The first typeface issued by the Lanston Monotype Machine Company in the USA was Modern Condensed (Series 1) in 1896.
"It was made for the Model C Keyboard which mirrored the layout of the die-case on the caster. That is, the narrow characters occupied designated rows, as did the wider characters. Effectively the character widths allocated were imposed uniformly on all early designs. To do otherwise would have meant a different keyboard layout for each typeface."
By 1897 American mechanical engineer John Sellers Bancroft converted the Monotype into a casting apparatus that was controlled from a perforated paper job record. This required reducing the number of available typographic characters from 225 to 132, thereby becoming known as the "Limited Font Machine." Also, a justification wedge was perfected for expanding word spaces, instead of adding space to every character in a line.

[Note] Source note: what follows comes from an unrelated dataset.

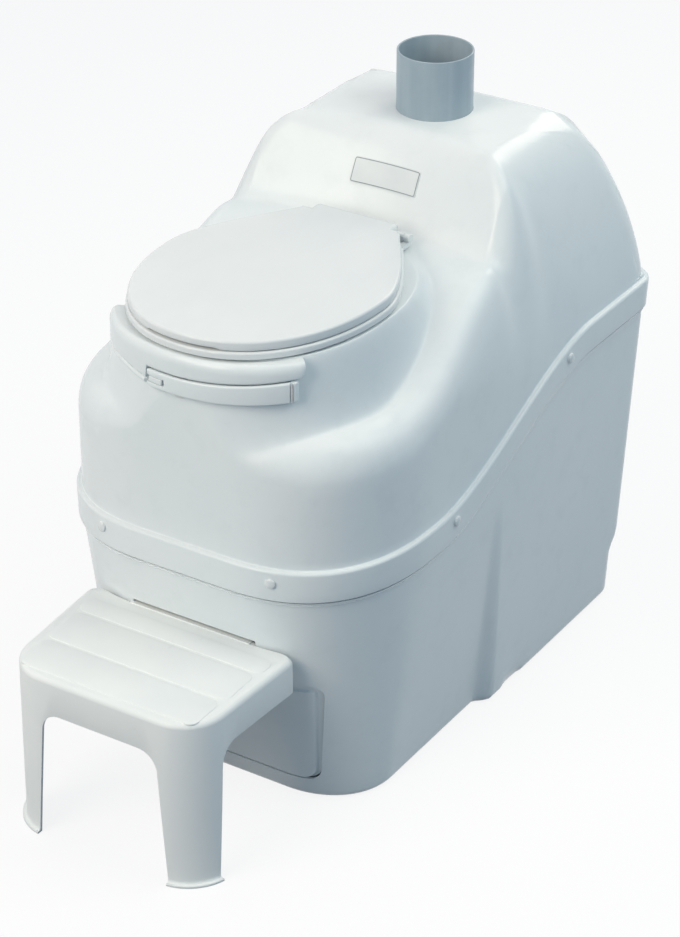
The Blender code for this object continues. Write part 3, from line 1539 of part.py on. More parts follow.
def make_step():
    """The moulded step: skirt, arches, splayed front legs with foot lips, rear tongue."""
    top = step_height
    levels = [(step_splay + foot_lip, 0.0), (step_splay + foot_lip, foot_lip_height),
              (step_splay + foot_lip * 0.3, foot_lip_height * 2.0), (step_splay, foot_lip_height * 4.0),
              (0.0, top - step_edge), (-step_edge * 0.3, top - step_edge * 0.3), (-step_edge, top)]
    rings = [[(x, y, z) for x, y in step_outline(grow)] for grow, z in levels]
    step = loft("step", rings, step_plastic())
    inside = [[(x, y, z) for x, y in step_outline(grow)]
              for grow, z in ((step_splay - step_wall, -cut_overrun), (-step_wall, top - step_edge),
                              (-step_wall * 2.0, top - step_wall))]
    cut(step, loft("inside", inside, step_plastic()))
    front_arch = arch(step_leg_front_foot, step_leg_front_top, step_front_arch, step_arch_round)
    cut(step, prism("front_arch", front_arch, step_front_y - cut_overrun * 2.0,
                    step_front_y + step_corner + cut_overrun, "Y", step_plastic()))
    side_arch = [(step_front_y + step_leg_side_foot, -cut_overrun)]
    for number in range(6):
        spoke = math.radians(90.0 * number / 5.0)
        side_arch.append((step_front_y + step_leg_side_top + step_arch_round * (1.0 - math.cos(spoke)),
                          step_side_arch - step_arch_round * (1.0 - math.sin(spoke))))
    behind = step_rear_y + cut_overrun * 2.0
    side_arch += [(behind, step_side_arch), (behind, -cut_overrun)]
    cut(step, prism("side_arch", side_arch, -step_half_width - cut_overrun * 2.0,
                    step_half_width + cut_overrun * 2.0, "X", step_plastic()))
    open_back = box("open_back", (-step_half_width + step_wall * 2.0, step_rear_y - step_wall * 2.0, 0.0),
                    (step_half_width - step_wall * 2.0, step_rear_y + cut_overrun, top - step_wall * 2.0),
                    step_plastic())
    cut(step, open_back)
    tongue_low = slot_bottom + fit_gap
    tongue = box("tongue", (-slot_half_width + tongue_inset, step_rear_y - tongue_web * 0.5, tongue_low),
                 (slot_half_width - tongue_inset, step_rear_y + tongue_reach, tongue_low + tongue_thickness),
                 step_plastic())
    web = box("web", (-slot_half_width + tongue_inset, step_rear_y - tongue_web, top - step_wall / 2.0),
              (slot_half_width - tongue_inset, step_rear_y, tongue_low + tongue_thickness), step_plastic())
    joined(web, tongue)
    joined(step, web)
    step.data.transform(Matrix.Translation((step_shift, 0.0, 0.0)))
    return step


def drain_cutter():
    radius = drain_radius + fit_gap
    return turned("drain_hole", [(radius, rear_wall_y(drain_height) - cut_overrun),
                                 (radius, rear_wall_y(drain_height) + cut_overrun)], "Y", gelcoat(),
                  (drain_x, 0.0, drain_height), small_segments)


def make_drain():
    """The overflow drain, low on the back wall."""
    face = rear_wall_y(drain_height + drain_flange_radius) + fit_gap
    inner = face - shell_wall * 2.0
    turned_ring("drain_spout", [(drain_bore, inner), (drain_radius, inner), (drain_radius, face),
                                (drain_flange_radius, face), (drain_flange_radius, face + drain_flange),
                                (drain_radius, face + drain_flange), (drain_radius, face + drain_length),
                                (drain_bore, face + drain_length)], "Y", pipe_plastic(),
                (drain_x, 0.0, drain_height), small_segments)


def main():
    clear_scene()
    make_lower_shell()
    make_upper_shell()
    make_flange_screws()
    make_vent()
    make_bowl_liner()
    make_seat_ring()
    make_seat_lid()
    make_seat_fittings()
    make_front_lip()
    make_crank()
    make_drum_lock()
    make_drum()
    make_drum_gear()
    make_drive()
    make_bearings()
    make_drawer()
    make_step()
    make_drain()


main()
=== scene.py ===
"""Looks of the composting toilet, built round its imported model."""
import json
import math

import bmesh
import bpy
from mathutils import Matrix, Vector


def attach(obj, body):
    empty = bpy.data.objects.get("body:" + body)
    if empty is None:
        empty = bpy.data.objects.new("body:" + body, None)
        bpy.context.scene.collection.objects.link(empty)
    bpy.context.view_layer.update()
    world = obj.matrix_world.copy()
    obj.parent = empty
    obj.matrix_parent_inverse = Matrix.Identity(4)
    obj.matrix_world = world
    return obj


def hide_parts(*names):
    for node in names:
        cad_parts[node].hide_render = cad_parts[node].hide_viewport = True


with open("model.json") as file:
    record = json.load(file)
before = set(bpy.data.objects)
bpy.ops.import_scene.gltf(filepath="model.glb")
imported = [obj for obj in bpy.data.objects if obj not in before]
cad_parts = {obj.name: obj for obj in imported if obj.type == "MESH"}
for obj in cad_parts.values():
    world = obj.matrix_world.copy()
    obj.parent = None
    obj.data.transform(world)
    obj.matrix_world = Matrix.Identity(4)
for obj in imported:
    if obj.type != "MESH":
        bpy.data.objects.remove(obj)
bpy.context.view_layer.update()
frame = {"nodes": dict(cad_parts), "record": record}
nodes = frame["nodes"]

# Tub, in metres
front_seam_height = 0.352
rear_seam_height = 0.482
seam_rise_start = -0.160
seam_rise_end = 0.250
seam_half_width = 0.258
base_half_width = 0.247
front_seam_y = -0.3885
front_tuck = 0.0685
side_tuck = 0.019
rear_base_y = 0.417
rear_seam_y = 0.445
rear_ledge = 0.018
ledge_low = 0.072
ledge_high = 0.104
seam_corner_x = 0.196
seam_corner_y = 0.226
seam_squareness = 2.5
base_squareness = 2.1
base_corner_x = 0.112
base_corner_y = 0.096
rear_corner = 0.035
crease_start = 0.000
crease_length = 0.024
base_edge = 0.012
notch_start = 0.056
notch_length = 0.056
notch_lift = 0.020
shell_wall = 0.005
fit_gap = 0.0003
lower_shell_tuck = 0.036
tub_low_share = 0.10
tub_start_share = 0.74
tub_rows = 22
tub_seam_rows = 12
drawer_cut_share = 0.7
notch_fade = 8.0

# Flange where the shells meet
flange_height = 0.046
flange_round = 0.0048
flange_foot_round = 0.0018
flange_fillet = 0.0020
flange_shares = (0.35, 0.65)
seam_groove = 0.0024
seam_bead = 0.0030
seam_bead_height = 0.0080
seam_groove_depth = 0.0030
groove_shares = (0.9, 0.8, 0.7)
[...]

These enhancements represented the beginning of the "modern" Monotype system.
Running short of funds, J. Maury Dove and Harold M. Duncan of the Lanston Monotype Machine Company decided to raise money by taking four of the Limited Font Machines to London for demonstrations. On the Atlantic crossing the two Americans encountered Lord Dunraven, who bought the British and Colonial (except Canada) patent rights to the Monotype system for £220,000: the equivalent of one million dollars at the time. This enabled William Sellers & Co. to continue efforts to improve the caster.
Dunraven founded Lanston Monotype Corporation Ltd in London, later known as Monotype Corporation. Two years later, in 1897 John Sellers Bancroft re-engineered the Monotype caster to restore the character component to the originally intended 225. The American and English companies developed independently and each developed many notable and enduring type fonts.